**Exercise task:**
Repeat only the lines running from the beginning of the material through the line that contains "return node.outputs[2]".

** start Material **

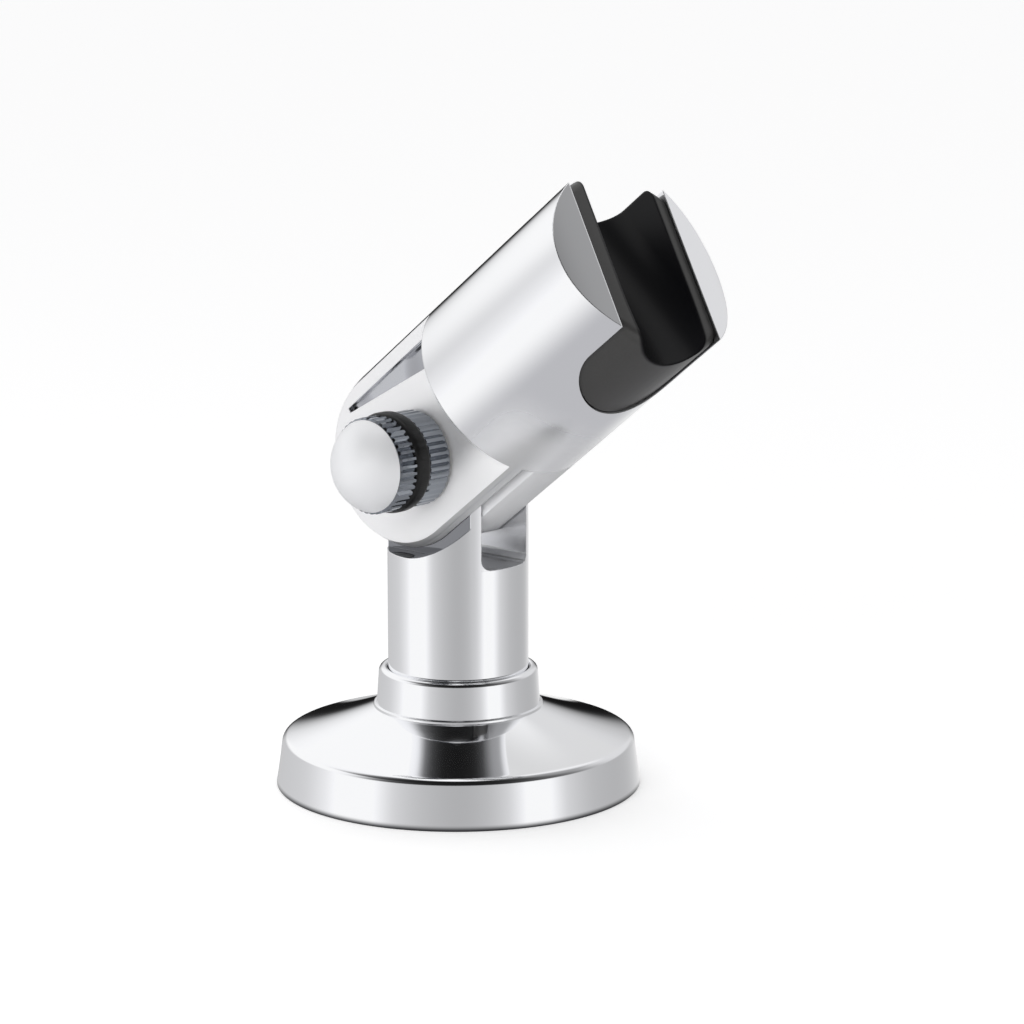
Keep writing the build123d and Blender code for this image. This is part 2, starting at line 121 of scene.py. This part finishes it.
def mix(share, first, second):
    """Blend two colours by a share from 0 to 1."""
    node = tree.nodes.new("ShaderNodeMix")
    node.data_type = "RGBA"
    feed(node.inputs["Factor"], share)
    feed(node.inputs[6], first)
    feed(node.inputs[7], second)
    return node.outputs[2]


def tent_light(angle, table):
    """Add a smooth ramp of light over an angle, through the pairs of a table, the last of which is white."""
    first, last = table[0][0], table[-1][0]
    share = fade(angle, radians(first), radians(last), curve="LINEAR")
    node = tree.nodes.new("ShaderNodeValToRGB")
    ramp = node.color_ramp
    ramp.interpolation = "B_SPLINE"
    # the last stop is the ramp's own white end, which leaves a seam straight behind the holder
    for number, (place, light) in enumerate(table[:-1]):
        position = (place - first) / (last - first)
        stop = ramp.elements[0] if number == 0 else ramp.elements.new(position)
        stop.position = position
        stop.color = (light, light, light * coolness, 1)
    feed(node.inputs["Fac"], share)
    return node.outputs["Color"]


direction = tree.nodes.new("ShaderNodeTexCoord")
turn = tree.nodes.new("ShaderNodeVectorRotate")
turn.rotation_type = "Z_AXIS"
feed(turn.inputs["Angle"], radians(camera_turn))
feed(turn.inputs["Vector"], direction.outputs["Generated"])
split = tree.nodes.new("ShaderNodeSeparateXYZ")
feed(split.inputs["Vector"], turn.outputs["Vector"])
azimuth = calculate("ARCTAN2", split.outputs["X"], calculate("MULTIPLY", split.outputs["Y"], -1))
level = calculate("ARCSINE", split.outputs["Z"])
low = tent_light(azimuth, low_band)
high = tent_light(azimuth, high_band)
opening = tent_light(azimuth, opening_band)
bands = mix(fade_angle(level, low_to_high), low, high)
tiers = mix(fade_angle(level, high_to_opening), bands, opening)
# a strip behind the holder, dark at the horizon, which the far edges of the flange mirror
behind = fade_angle(calculate("ABSOLUTE", azimuth), strip_edge)
strip_share = calculate("MULTIPLY", fade_angle(level, strip_foot), behind)
dimmed = tree.nodes.new("ShaderNodeVectorMath")
dimmed.operation = "SCALE"
feed(dimmed.inputs[0], tent_light(level, back_strip))
feed(dimmed.inputs["Scale"], fade(split.outputs["X"], -0.12, 0.12, 1.0, 0.72))
backdrop = mix(strip_share, tiers, dimmed.outputs[0])
# grey ground below and white roof above
grounded = mix(fade_angle(level, ground_edge), backdrop, ground_colour)
roofed = mix(fade_angle(level, roof_edge), grounded, roof_colour)
# the camera itself sees plain white
path = tree.nodes.new("ShaderNodeLightPath")
background = tree.nodes.new("ShaderNodeBackground")
feed(background.inputs["Color"], mix(path.outputs["Is Camera Ray"], roofed, (1, 1, 1, 1)))
world_output = tree.nodes.new("ShaderNodeOutputWorld")
feed(world_output.inputs["Surface"], background.outputs[0])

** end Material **

**Output for this exercise:**
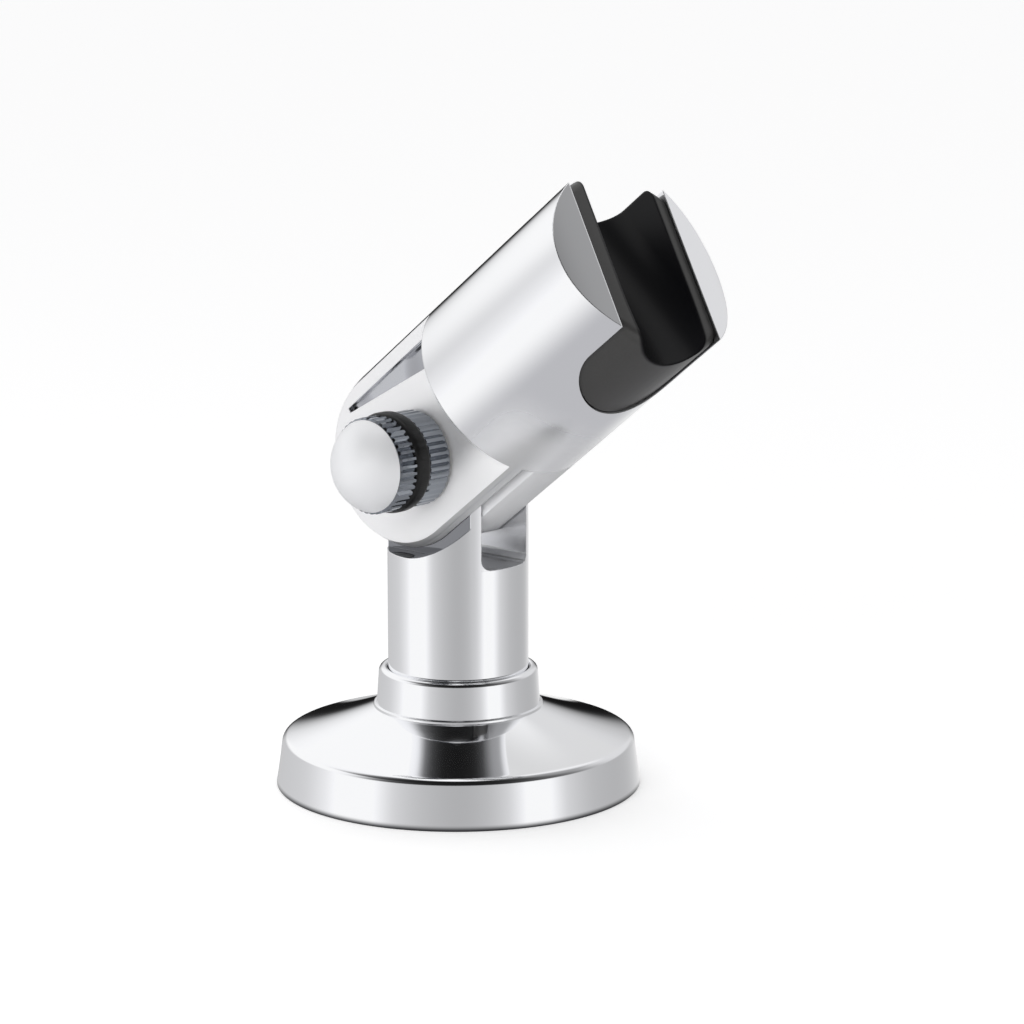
Keep writing the build123d and Blender code for this image. This is part 2, starting at line 121 of scene.py. This part finishes it.
def mix(share, first, second):
    """Blend two colours by a share from 0 to 1."""
    node = tree.nodes.new("ShaderNodeMix")
    node.data_type = "RGBA"
    feed(node.inputs["Factor"], share)
    feed(node.inputs[6], first)
    feed(node.inputs[7], second)
    return node.outputs[2]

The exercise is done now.